Isolate every line in the data with the string "that" and copy it.

BEGIN

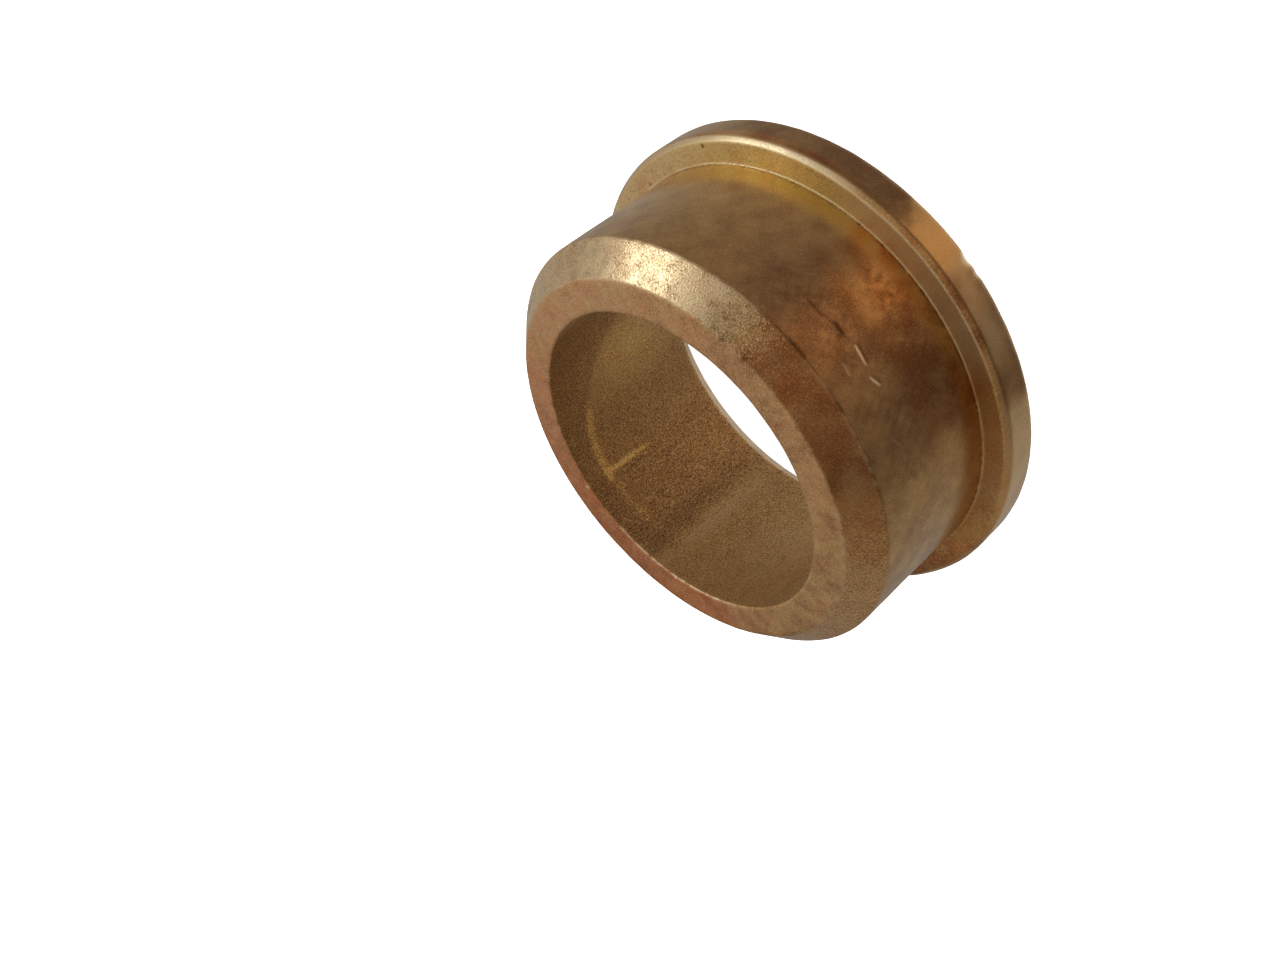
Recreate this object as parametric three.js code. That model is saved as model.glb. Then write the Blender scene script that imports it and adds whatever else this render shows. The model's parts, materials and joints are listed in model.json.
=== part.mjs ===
/**
 * Flanged sleeve bushing, in sintered bronze.
 *
 * The whole bushing is one ring: powder pressed in a die, sintered, and sized. A shaft turns
 * in its plain bore, its sleeve is pressed into a housing as far as the flange, and the wide
 * chamfer at the nose leads it into the housing. It has no liner, no seal and no fastener.
 *
 * Frame, in millimetres: the flange's outer face lies on z = 0 with its centre at the origin,
 * and the bore runs along +Z, from the flange to the nose.
 */
import * as THREE from "three";

// Driving dimensions.
const BORE_DIAMETER = 25;
const SLEEVE_WALL = 4.6;
const FLANGE_PROJECTION = 2.1;
const OVERALL_LENGTH = 15.7;
const FLANGE_THICKNESS = 2.8;

// Chamfers, all at 45 degrees, as the length of their two equal sides.
const NOSE_CHAMFER = 2.05;
const BORE_FLANGE_END_CHAMFER = 1.4;
const BORE_NOSE_END_CHAMFER = 0.05;
const FLANGE_FRONT_CHAMFER = 0.4;
const FLANGE_BACK_CHAMFER = 0.05;

// Radii that round a corner off, or fill it in at the foot of the sleeve.
const SEAT_FILLET = 0.15;
const NOSE_ROUND = 0.25;
const EDGE_ROUND = 0.1;

// How finely the ring is cut into flats.
const SEGMENTS_AROUND = 96;
const STEPS_PER_ROUND = 2;

const boreRadius = BORE_DIAMETER / 2;
const sleeveRadius = boreRadius + SLEEVE_WALL;
const flangeRadius = sleeveRadius + FLANGE_PROJECTION;

/** A corner of the section, at a radius and a height, and the radius that rounds it. */
function corner(radius, height, round = 0) {
  return { at: new THREE.Vector2(radius, height), round };
}

/**
 * The bushing's section, anticlockwise from the bore's edge at the flange: out along the
 * flange's outer face, up the outside, in across the nose and down the bore.
 */
function sectionCorners() {
  return [
    corner(boreRadius + BORE_FLANGE_END_CHAMFER, 0),
    corner(flangeRadius - FLANGE_BACK_CHAMFER, 0),
    corner(flangeRadius, FLANGE_BACK_CHAMFER),
    corner(flangeRadius, FLANGE_THICKNESS - FLANGE_FRONT_CHAMFER, EDGE_ROUND),
    corner(flangeRadius - FLANGE_FRONT_CHAMFER, FLANGE_THICKNESS, EDGE_ROUND),
    corner(sleeveRadius, FLANGE_THICKNESS, SEAT_FILLET),
    corner(sleeveRadius, OVERALL_LENGTH - NOSE_CHAMFER, NOSE_ROUND),
    corner(sleeveRadius - NOSE_CHAMFER, OVERALL_LENGTH, NOSE_ROUND),
    corner(boreRadius + BORE_NOSE_END_CHAMFER, OVERALL_LENGTH),
    corner(boreRadius, OVERALL_LENGTH - BORE_NOSE_END_CHAMFER),
    corner(boreRadius, BORE_FLANGE_END_CHAMFER),
  ];
}

/**
 * The points that round one corner: an arc that touches both edges. Its centre lies on the
 * line that halves the corner, and the arc turns as far as the outline turns there.
 */
function roundedCorner(before, here, after) {
  if (here.round === 0) return [here.at];
  const inwards = here.at.clone().sub(before.at).normalize();
  const onwards = after.at.clone().sub(here.at).normalize();
  const turn = Math.atan2(inwards.cross(onwards), inwards.dot(onwards));
  const setBack = here.round * Math.tan(Math.abs(turn) / 2);
  const start = here.at.clone().addScaledVector(inwards, -setBack);
  const toCentre = new THREE.Vector2(-inwards.y, inwards.x).multiplyScalar(Math.sign(turn));
  const centre = start.clone().addScaledVector(toCentre, here.round);
  const points = [];
  for (let step = 0; step <= STEPS_PER_ROUND; step += 1) {
    points.push(start.clone().rotateAround(centre, (turn * step) / STEPS_PER_ROUND));
  }
  return points;
}

/** The section as a closed outline, each of its corners rounded as it asks. */
function sectionOutline(corners) {
  const count = corners.length;
  const outline = corners.flatMap((here, index) => {
    const before = corners[(index + count - 1) % count];
    const after = corners[(index + 1) % count];
    return roundedCorner(before, here, after);
  });
  outline.push(outline[0].clone());
  return outline;
}

/** The ring: the section turned once round the bore's axis, which is then stood up along +Z. */
function makeBushing() {
  const geometry = new THREE.LatheGeometry(sectionOutline(sectionCorners()), SEGMENTS_AROUND);
  geometry.rotateX(Math.PI / 2);
  const bronze = new THREE.MeshStandardMaterial({
    color: 0x8a6238,
    roughness: 0.42,
    metalness: 1.0,
  });
  const bushing = new THREE.Mesh(geometry, bronze);
  bushing.name = "flanged_bushing";
  return bushing;
}

const part = new THREE.Group();
part.add(makeBushing());

export default part;
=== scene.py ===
# %% [markdown]
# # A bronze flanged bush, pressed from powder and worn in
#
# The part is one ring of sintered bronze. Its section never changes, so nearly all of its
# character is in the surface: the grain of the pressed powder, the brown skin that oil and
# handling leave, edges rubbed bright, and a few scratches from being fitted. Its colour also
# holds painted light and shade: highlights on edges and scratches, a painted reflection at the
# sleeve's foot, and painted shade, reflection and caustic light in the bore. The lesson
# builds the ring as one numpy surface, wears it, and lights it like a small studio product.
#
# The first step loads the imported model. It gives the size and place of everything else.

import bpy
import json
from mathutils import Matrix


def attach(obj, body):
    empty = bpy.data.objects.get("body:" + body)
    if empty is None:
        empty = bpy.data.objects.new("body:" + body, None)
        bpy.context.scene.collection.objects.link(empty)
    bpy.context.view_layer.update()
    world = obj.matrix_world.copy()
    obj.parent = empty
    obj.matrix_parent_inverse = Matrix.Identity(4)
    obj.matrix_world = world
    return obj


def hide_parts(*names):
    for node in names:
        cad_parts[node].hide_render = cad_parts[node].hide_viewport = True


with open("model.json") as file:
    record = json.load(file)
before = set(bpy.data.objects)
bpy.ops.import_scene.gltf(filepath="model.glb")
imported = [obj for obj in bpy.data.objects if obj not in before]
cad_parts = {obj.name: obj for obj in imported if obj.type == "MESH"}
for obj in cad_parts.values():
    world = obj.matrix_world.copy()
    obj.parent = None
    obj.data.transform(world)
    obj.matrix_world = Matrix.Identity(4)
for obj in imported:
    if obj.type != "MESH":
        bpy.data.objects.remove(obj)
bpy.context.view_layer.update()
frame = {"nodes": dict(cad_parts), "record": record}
print("The fixed model's nodes:", list(frame["nodes"]))

# %% [markdown]
# ## Units
#
# Blender measures in metres, but a bush is drawn in millimetres. So sizes are written in
# millimetres, and they are multiplied by MM where they are handed to Blender.

# %% Libraries and units
import json
import math

import bpy
import numpy as np
from mathutils import Matrix, Vector

MM = 0.001

# %% [markdown]
# ## The camera
#
# The camera comes first, because every later choice is judged through it. It is a close,
# hand-held view: from above the nose, looking down into the bore, and rolled far over, so
# that the upright bush lies across the picture. It could be placed by hand with a
# constraint, but a distance, two angles and a roll say the same thing in four numbers.

# %% Place the camera
CAMERA_DISTANCE = 104.66 * MM
CAMERA_HEIGHT_ANGLE = math.radians(37.74)
LOOK_RIGHT = math.radians(0.522)
LOOK_DOWN = math.radians(28.843)
ROLL = math.radians(-129.127)
LENS = 37.81
SENSOR_WIDTH = 36.0
NEAREST_SEEN = 5 * MM
FARTHEST_SEEN = 10.0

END

### Task result
Recreate this object as parametric three.js code. That model is saved as model.glb. Then write the Blender scene script that imports it and adds whatever else this render shows. The model's parts, materials and joints are listed in model.json.
// Radii that round a corner off, or fill it in at the foot of the sleeve.
/** A corner of the section, at a radius and a height, and the radius that rounds it. */
 * The points that round one corner: an arc that touches both edges. Its centre lies on the
 * line that halves the corner, and the arc turns as far as the outline turns there.
# character is in the surface: the grain of the pressed powder, the brown skin that oil and
# that the upright bush lies across the picture. It could be placed by hand with a